Because x equals 11- 2y, it means that wherever there's an x, we can remove the x and replace it by the thing that it equals. So, here's the other equation. And we're just gonna write the same equation again, but we're gonna replace that x with 11- 2y. Well now we have a single equation with y.

So now we just use our ordinary solving. We'll distribute. We'll combine the like terms. We'll subtract the 22 from both sides. We get -y = -7. Multiply by -1, we get y = 7.

So now we have solved for one of the two values, we solved for y. We still have to solve for x. Now, we plug this value of y back into the equation that was solved for x. So we had, x = 11- 2y. Well now we know that y = 7. So we'll just plug that in, 11- 14 is -3.

And so that point x = -3, y = positive 7, that is the solution. Notice that the substitution method is most useful when in one of the two equations the coefficients of one of the variables equals positive 1 or negative 1. If all coefficients of x and y in the two equations are unequal to positive or negative 1, then solving for any variable will create fractions which makes the solution more cumbersome.

So for example, suppose we have this as our system. Suppose we try to solve the first equation for x.
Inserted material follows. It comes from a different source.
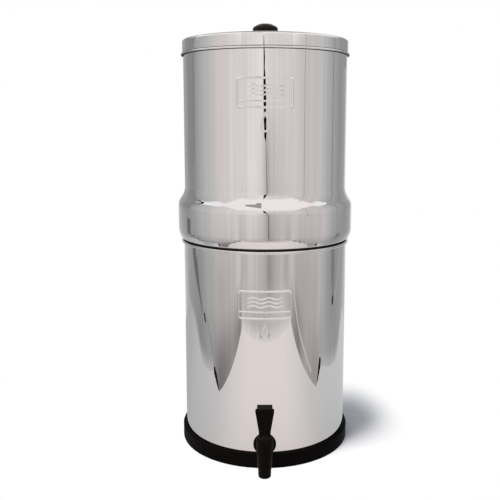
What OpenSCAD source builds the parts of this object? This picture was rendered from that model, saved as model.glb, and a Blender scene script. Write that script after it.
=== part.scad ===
// Gravity water filter: two spun stainless chambers, one standing in the other's rim,
// with filter elements on the upper chamber's floor and a lever tap at the foot.
// The origin is the centre of the base ring's underside, +Z is up and the tap points to -Y.

/* [Lower chamber] */
// Outside diameter of the lower chamber
chamber_d = 240; // [210:1:280]
// Height of the lower chamber, from its bottom to the crest of its rim
chamber_h = 300; // [240:1:360]
// Thickness of the sheet that both chambers are spun from
sheet_t = 0.8; // [0.6:0.1:1.2]
// Outside fillet between the lower chamber's wall and its bottom
bottom_r = 9; // [5:1:14]
// Rise of the pressed middle of the lower chamber's bottom
dish_rise = 1.5; // [0.5:0.1:3]
// Distance from the wall to the pressed middle of the bottom
dish_in = 24; // [20:1:40]
// Outside diameter of the rolled rims of both chambers
rim_d = 4.2; // [3.4:0.1:5.6]

/* [Upper chamber] */
// Outside diameter of the upper chamber's straight wall
upper_d = 236; // [210:1:244]
// Height of the upper chamber above the lower one's rim
upper_h = 282.7; // [275:0.1:360]
// Depth of the neck that stands inside the lower chamber
neck_h = 19; // [12:1:30]
// Radial clearance between the neck and the lower chamber
neck_gap = 0.8; // [0.3:0.1:2]
// Width of the shoulder, from the neck to the foot of the bulge
shoulder_w = 4.6; // [4:0.1:8]
// Diameter of the bulge above the shoulder
bulge_d = 255.2; // [250:0.1:270]
// Height of the bulge's tapered foot
bulge_foot_h = 12.7; // [8:0.1:20]
// Height of the bulge's upright wall, with its foot
bulge_h = 51.4; // [40:0.1:80]
// Height of the flare from the bulge in to the straight wall
flare_h = 18.8; // [16:0.1:30]
// Fillet between the upper chamber's neck and its floor
floor_r = 7; // [4:1:12]
// Fillet between the neck and the shoulder
shoulder_in_r = 1.5; // [1:0.1:3]
// Fillet between the shoulder and the foot of the bulge
shoulder_out_r = 3.5; // [2:0.1:4]
// Fillet between the foot of the bulge and its upright wall
bulge_foot_r = 25; // [10:1:32]
// Fillet between the bulge's upright wall and the flare
bulge_top_r = 22; // [10:1:28]
// Fillet between the flare and the straight wall
flare_r = 40; // [20:1:46]

/* [Lid] */
// Thickness of the lid's sheet
lid_t = 0.7; // [0.5:0.1:1]
// Radial clearance between the lid's skirt and the upper chamber
lid_gap = 0.6; // [0.4:0.1:2]
// Height of the lid's skirt
lid_h = 22; // [16:1:34]
// Rise of the lid's crowned middle
lid_crown = 2; // [1:0.1:5]
// Fillet between the lid's top and its skirt
lid_edge_r = 3; // [2:0.5:6]
// Diameter of the bead rolled at the skirt's lower edge
bead_d = 2.6; // [2.2:0.1:4]

/* [Lid knob] */
// Diameter of the knob's head
knob_d = 36.5; // [28:0.5:50]
// Height of the knob's head
knob_head_h = 11; // [8:0.5:16]
// Diameter of the knob's neck
knob_neck_d = 17; // [13:0.5:22]
// Height of the knob's neck
knob_neck_h = 10.4; // [8:0.1:18]
// Thickness of the washer under the knob
knob_washer_t = 1; // [0.6:0.1:2]
// Diameter of the screw that holds the knob
knob_screw_d = 5; // [4:0.5:6]

/* [Base ring] */
// Height of the rubber base ring
base_h = 20.3; // [16:0.1:30]
// Thickness of the ring's upright wall
base_wall_t = 4.9; // [3:0.1:8]
// Thickness of the web that the chamber stands on
base_web_t = 5; // [3:0.5:8]
// Width of that web, inwards from the chamber's wall
base_web_w = 20; // [16:1:30]
// Fillet round the ring's upper outer edge
base_edge_r = 1.8; // [0.5:0.1:3]

/* [Filter elements] */
// Diameter of a filter element
element_d = 69; // [56:1:76]
// Height of a filter element
element_h = 230; // [160:1:250]
// Diameter of the element's hollow core
core_d = 30; // [20:1:36]
// Radius of the circle that the floor's four holes lie on
hole_circle_r = 58; // [54:1:64]
// Diameter of the threaded stems that pass through the floor
post_d = 11; // [9:0.5:13]
// Diameter of the water passage in an element's stem
post_bore_d = 5; // [3:0.5:6]
// Length of an element's stem below the floor
post_h = 34; // [26:1:44]
// Length of a blanking plug's stem below the floor
plug_post_h = 21; // [19:1:30]
// Radial clearance between a stem and its hole in the floor
post_gap = 0.7; // [0.3:0.1:1.5]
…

Okay, well we can subtract 5y from both sides, then we divide by 4. All right, well immediately we get into fractions, so this would not be fun to substitute. Yes, mathematically we could solve the equation this way.

We'd have to wade through a bunch of fractions, but we prefer not to have to do it. In systems in which substitution is not convenient, we would use elimination. We will cover the elimination method in the next lesson. In summery, a system of equations, two equations with two variables, typically has a single unique solution.

And again, this would be where the two lines are intersecting. That's the point that we're finding. We can solve with either substitution or elimination. Substitution works best when one of the variables has a coefficient of plus or minus 1. And again, in the next lesson, we'll talk about the elimination.